What is expected
Review the listing and copy each line that holds the word "finishes".
========================================================================
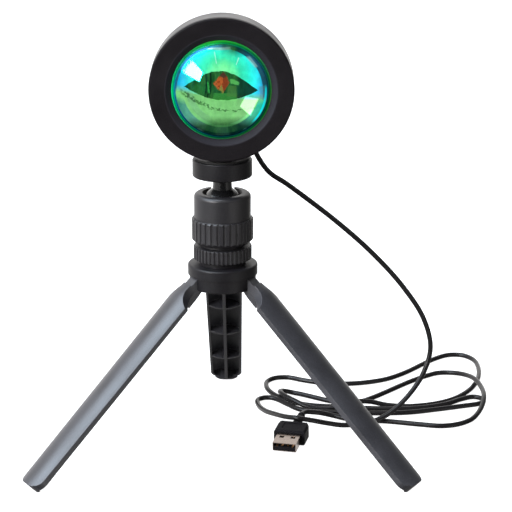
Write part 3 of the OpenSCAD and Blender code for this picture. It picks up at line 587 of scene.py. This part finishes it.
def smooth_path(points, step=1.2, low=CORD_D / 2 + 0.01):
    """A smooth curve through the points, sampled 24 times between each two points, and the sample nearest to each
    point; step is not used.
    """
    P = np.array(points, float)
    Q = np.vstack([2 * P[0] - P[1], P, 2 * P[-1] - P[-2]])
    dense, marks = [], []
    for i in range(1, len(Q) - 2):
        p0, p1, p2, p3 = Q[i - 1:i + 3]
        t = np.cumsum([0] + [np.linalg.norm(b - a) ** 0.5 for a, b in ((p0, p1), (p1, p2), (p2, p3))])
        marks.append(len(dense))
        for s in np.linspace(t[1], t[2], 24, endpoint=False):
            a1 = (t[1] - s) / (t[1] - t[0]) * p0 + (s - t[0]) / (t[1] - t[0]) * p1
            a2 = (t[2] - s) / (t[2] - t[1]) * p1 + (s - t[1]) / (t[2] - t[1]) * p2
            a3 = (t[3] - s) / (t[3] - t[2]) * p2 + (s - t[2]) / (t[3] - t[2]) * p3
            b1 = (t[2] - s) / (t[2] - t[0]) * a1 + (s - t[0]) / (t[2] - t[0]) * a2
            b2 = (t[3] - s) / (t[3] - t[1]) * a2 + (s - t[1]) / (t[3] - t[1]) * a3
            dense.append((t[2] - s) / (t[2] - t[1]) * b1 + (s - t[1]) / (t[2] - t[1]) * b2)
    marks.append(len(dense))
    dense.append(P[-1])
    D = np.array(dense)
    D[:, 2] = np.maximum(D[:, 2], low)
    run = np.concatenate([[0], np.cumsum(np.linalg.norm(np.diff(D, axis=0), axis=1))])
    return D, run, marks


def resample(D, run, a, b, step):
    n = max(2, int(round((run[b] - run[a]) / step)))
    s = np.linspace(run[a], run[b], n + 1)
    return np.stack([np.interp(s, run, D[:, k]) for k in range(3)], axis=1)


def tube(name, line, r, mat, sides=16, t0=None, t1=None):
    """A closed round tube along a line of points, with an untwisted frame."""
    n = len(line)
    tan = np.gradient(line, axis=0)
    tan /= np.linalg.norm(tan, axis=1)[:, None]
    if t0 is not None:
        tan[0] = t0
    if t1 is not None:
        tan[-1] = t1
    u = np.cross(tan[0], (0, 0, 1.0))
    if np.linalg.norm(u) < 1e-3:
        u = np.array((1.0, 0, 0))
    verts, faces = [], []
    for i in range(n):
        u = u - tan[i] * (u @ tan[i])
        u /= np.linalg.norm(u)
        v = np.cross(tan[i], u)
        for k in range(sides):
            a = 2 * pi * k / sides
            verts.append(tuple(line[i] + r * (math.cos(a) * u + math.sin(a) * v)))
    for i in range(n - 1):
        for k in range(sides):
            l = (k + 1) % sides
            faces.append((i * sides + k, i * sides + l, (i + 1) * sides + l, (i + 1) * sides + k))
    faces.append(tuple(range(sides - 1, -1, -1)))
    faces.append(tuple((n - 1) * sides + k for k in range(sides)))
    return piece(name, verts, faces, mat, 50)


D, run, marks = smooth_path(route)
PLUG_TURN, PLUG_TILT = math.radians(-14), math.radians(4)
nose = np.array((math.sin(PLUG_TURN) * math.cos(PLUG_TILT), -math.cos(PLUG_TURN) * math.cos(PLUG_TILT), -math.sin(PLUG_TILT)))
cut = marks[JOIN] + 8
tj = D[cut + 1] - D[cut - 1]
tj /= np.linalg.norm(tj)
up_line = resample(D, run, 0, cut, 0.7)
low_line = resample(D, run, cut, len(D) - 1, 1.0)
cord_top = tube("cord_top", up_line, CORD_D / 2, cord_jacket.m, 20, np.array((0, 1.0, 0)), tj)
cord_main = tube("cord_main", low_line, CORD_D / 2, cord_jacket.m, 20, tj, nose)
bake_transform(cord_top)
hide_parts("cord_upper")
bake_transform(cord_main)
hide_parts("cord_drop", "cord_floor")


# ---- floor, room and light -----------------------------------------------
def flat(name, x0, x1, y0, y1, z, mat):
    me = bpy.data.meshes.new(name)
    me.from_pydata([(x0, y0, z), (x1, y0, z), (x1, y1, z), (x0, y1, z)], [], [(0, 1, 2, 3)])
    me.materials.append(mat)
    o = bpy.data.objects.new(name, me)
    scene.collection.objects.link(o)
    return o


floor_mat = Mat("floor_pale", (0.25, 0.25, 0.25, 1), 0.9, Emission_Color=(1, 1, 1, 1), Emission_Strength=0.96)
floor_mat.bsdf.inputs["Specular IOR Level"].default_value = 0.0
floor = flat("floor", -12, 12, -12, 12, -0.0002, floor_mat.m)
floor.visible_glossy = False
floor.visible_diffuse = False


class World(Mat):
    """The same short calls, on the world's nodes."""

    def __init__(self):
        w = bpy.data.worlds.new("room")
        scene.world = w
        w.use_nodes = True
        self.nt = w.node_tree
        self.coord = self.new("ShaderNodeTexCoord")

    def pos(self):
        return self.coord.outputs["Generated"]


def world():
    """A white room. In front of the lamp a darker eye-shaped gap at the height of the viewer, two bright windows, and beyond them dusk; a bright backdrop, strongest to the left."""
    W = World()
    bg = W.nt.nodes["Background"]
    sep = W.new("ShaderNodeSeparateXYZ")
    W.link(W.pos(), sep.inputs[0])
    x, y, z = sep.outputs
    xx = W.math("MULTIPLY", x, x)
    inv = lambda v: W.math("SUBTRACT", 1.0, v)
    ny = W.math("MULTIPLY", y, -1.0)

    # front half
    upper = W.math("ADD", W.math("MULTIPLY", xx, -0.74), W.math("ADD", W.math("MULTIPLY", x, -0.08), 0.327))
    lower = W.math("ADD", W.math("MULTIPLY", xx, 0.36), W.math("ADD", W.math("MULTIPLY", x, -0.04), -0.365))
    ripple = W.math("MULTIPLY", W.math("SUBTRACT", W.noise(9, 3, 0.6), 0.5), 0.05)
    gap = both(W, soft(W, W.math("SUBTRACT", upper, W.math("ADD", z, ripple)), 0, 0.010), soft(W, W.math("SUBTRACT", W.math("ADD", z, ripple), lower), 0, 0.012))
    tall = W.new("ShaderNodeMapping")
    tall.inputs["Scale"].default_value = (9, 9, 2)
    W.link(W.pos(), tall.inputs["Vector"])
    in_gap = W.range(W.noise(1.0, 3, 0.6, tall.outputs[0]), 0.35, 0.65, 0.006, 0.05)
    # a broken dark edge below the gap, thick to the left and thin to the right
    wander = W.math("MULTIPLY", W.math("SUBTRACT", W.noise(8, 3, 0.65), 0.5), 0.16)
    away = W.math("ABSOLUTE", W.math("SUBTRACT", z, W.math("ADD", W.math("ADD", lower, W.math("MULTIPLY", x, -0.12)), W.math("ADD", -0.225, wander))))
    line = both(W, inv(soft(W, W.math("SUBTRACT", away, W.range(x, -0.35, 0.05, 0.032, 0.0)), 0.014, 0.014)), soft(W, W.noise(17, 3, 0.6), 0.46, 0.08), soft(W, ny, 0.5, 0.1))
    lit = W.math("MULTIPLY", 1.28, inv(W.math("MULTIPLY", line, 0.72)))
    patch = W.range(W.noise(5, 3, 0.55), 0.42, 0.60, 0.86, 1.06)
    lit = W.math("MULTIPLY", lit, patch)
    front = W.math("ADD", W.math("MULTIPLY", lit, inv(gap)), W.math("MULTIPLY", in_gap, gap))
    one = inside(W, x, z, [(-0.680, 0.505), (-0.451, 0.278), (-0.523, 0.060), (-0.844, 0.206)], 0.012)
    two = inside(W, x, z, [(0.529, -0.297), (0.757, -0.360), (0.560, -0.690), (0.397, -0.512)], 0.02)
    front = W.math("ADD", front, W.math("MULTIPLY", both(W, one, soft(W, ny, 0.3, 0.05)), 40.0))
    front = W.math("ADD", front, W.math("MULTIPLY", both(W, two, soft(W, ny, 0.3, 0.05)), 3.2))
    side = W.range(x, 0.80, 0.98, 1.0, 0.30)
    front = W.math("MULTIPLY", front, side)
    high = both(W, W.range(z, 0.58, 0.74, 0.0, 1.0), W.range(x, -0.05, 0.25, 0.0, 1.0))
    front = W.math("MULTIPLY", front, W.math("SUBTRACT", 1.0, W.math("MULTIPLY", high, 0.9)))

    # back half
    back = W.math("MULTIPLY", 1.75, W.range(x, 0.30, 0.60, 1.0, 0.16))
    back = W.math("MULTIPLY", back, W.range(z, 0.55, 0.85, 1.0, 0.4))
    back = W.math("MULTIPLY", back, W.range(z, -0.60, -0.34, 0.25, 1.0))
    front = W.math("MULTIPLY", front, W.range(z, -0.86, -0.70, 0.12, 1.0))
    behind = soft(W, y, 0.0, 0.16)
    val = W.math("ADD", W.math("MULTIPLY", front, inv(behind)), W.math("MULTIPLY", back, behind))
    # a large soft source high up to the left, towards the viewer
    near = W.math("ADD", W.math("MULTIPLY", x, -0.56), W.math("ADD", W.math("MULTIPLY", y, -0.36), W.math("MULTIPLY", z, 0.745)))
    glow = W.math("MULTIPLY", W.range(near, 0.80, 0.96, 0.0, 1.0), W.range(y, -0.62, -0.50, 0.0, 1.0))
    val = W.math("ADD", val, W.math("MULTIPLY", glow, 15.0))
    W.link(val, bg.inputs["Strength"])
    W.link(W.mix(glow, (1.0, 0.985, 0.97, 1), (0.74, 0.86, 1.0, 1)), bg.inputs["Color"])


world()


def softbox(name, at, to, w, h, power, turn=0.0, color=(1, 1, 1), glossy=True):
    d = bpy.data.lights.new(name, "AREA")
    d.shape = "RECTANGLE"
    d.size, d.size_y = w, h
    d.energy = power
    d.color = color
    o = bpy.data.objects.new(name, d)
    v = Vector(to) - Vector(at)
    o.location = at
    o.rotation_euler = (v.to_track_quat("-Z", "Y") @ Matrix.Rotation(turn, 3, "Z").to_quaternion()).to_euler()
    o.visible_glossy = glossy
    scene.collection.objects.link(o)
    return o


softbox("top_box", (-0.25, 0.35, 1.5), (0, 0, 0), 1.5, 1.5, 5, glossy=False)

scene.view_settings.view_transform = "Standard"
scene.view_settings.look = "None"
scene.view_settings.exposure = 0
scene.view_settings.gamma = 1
========================================================================
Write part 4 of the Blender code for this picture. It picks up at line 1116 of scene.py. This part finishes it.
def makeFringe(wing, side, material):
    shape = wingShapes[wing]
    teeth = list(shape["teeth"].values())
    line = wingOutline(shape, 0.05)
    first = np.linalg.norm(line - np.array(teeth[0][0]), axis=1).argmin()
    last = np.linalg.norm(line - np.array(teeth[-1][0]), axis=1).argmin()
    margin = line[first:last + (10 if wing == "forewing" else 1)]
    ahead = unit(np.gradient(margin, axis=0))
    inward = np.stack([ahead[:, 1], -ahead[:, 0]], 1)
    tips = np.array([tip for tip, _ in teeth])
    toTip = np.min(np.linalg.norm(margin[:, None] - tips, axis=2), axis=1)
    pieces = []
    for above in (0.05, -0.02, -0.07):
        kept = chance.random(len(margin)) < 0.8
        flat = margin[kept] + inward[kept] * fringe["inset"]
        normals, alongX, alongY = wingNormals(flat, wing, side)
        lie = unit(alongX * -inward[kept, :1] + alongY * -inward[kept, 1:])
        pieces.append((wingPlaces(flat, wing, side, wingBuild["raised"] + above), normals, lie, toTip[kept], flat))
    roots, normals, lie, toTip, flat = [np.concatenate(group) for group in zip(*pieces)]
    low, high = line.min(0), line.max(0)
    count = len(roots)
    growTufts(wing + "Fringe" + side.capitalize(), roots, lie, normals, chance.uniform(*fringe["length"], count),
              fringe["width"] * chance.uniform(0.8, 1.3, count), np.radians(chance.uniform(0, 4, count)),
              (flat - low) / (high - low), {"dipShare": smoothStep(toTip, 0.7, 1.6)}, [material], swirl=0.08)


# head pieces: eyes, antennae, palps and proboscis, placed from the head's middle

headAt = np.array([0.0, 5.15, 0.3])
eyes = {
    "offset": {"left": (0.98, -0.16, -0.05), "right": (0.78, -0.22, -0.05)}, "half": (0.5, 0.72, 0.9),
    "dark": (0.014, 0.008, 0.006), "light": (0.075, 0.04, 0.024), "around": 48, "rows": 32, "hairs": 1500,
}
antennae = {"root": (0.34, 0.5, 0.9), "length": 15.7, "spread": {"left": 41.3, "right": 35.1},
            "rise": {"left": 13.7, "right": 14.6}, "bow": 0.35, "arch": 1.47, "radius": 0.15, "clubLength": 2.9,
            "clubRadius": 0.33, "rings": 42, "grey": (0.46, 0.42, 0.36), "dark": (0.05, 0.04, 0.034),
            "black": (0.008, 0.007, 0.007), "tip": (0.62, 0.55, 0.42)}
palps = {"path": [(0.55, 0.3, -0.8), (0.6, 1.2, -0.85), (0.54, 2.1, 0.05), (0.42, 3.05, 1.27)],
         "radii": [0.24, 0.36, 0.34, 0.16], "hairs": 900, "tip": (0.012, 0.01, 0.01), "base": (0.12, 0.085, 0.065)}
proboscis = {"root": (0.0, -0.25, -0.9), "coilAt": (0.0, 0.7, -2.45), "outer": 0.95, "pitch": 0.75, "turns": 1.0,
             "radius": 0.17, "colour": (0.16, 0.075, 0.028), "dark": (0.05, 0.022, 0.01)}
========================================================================
The response
Write part 3 of the OpenSCAD and Blender code for this picture. It picks up at line 587 of scene.py. This part finishes it.
Write part 4 of the Blender code for this picture. It picks up at line 1116 of scene.py. This part finishes it.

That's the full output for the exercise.